--- TASK DESCRIPTION ---
Can you pull out each line of the data below that includes the word "with"?

--- SUPPLIED INFORMATION ---

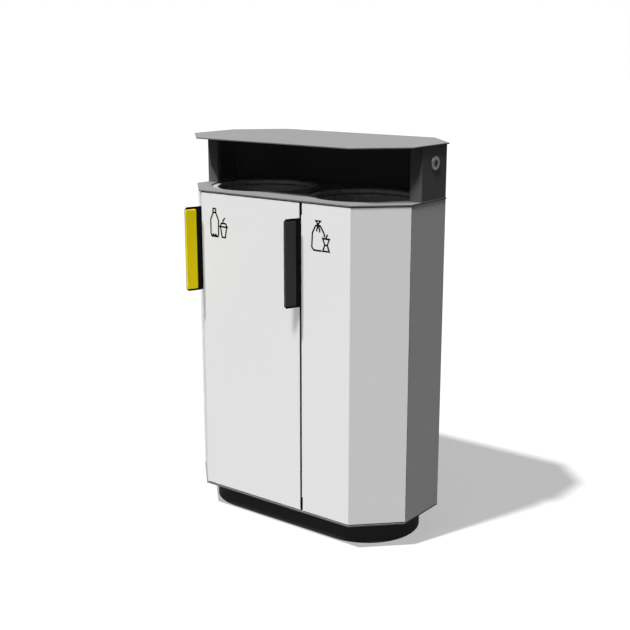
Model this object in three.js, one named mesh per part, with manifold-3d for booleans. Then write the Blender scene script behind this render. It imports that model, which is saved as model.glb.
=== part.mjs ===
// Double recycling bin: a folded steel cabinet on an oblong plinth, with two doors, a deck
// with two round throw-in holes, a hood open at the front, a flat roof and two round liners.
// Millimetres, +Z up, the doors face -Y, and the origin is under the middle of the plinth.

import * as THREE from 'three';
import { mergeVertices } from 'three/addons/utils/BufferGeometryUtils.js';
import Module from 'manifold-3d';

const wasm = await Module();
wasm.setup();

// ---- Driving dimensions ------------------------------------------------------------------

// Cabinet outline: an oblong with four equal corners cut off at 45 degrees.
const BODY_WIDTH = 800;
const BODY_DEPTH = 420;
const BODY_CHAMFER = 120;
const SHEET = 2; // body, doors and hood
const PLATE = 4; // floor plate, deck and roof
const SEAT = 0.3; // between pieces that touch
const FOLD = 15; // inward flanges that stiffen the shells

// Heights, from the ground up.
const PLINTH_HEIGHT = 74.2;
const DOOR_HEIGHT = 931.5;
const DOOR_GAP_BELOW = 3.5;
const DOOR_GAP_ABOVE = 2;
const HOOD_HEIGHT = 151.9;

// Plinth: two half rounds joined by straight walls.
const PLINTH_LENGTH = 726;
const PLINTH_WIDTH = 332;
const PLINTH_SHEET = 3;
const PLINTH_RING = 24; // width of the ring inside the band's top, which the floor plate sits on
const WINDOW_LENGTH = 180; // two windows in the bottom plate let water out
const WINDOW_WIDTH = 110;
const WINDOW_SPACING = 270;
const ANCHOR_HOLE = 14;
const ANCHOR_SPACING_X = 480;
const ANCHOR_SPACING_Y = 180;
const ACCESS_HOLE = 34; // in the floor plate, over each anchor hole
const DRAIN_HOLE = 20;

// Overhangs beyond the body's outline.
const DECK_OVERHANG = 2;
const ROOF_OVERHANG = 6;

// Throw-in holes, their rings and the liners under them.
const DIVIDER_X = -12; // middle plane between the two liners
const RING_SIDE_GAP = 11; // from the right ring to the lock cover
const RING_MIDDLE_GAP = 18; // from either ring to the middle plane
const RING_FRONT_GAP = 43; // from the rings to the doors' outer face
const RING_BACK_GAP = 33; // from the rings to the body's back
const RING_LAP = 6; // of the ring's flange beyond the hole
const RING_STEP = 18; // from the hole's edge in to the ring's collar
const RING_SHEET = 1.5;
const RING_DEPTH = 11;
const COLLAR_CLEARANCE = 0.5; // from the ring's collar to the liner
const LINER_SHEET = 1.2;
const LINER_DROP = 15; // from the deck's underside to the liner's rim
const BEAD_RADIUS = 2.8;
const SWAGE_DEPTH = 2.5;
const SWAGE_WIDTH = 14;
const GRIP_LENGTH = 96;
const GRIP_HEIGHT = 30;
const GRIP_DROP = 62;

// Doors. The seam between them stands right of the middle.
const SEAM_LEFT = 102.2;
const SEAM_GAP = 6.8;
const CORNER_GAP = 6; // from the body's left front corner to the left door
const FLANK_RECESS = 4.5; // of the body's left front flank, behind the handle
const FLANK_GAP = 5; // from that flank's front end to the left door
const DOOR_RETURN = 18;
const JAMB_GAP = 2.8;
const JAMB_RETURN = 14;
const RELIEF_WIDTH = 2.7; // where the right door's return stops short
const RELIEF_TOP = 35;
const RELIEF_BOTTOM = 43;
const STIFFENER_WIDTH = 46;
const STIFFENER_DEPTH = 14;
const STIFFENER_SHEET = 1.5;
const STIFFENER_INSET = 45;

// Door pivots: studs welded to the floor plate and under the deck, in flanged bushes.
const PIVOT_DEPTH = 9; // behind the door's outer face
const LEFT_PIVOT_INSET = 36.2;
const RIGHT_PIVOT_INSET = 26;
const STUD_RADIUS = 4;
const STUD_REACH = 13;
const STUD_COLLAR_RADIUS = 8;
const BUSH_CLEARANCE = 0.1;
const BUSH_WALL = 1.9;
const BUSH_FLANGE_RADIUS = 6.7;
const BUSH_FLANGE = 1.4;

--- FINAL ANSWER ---
Model this object in three.js, one named mesh per part, with manifold-3d for booleans. Then write the Blender scene script behind this render. It imports that model, which is saved as model.glb.
// Double recycling bin: a folded steel cabinet on an oblong plinth, with two doors, a deck
// with two round throw-in holes, a hood open at the front, a flat roof and two round liners.
// Cabinet outline: an oblong with four equal corners cut off at 45 degrees.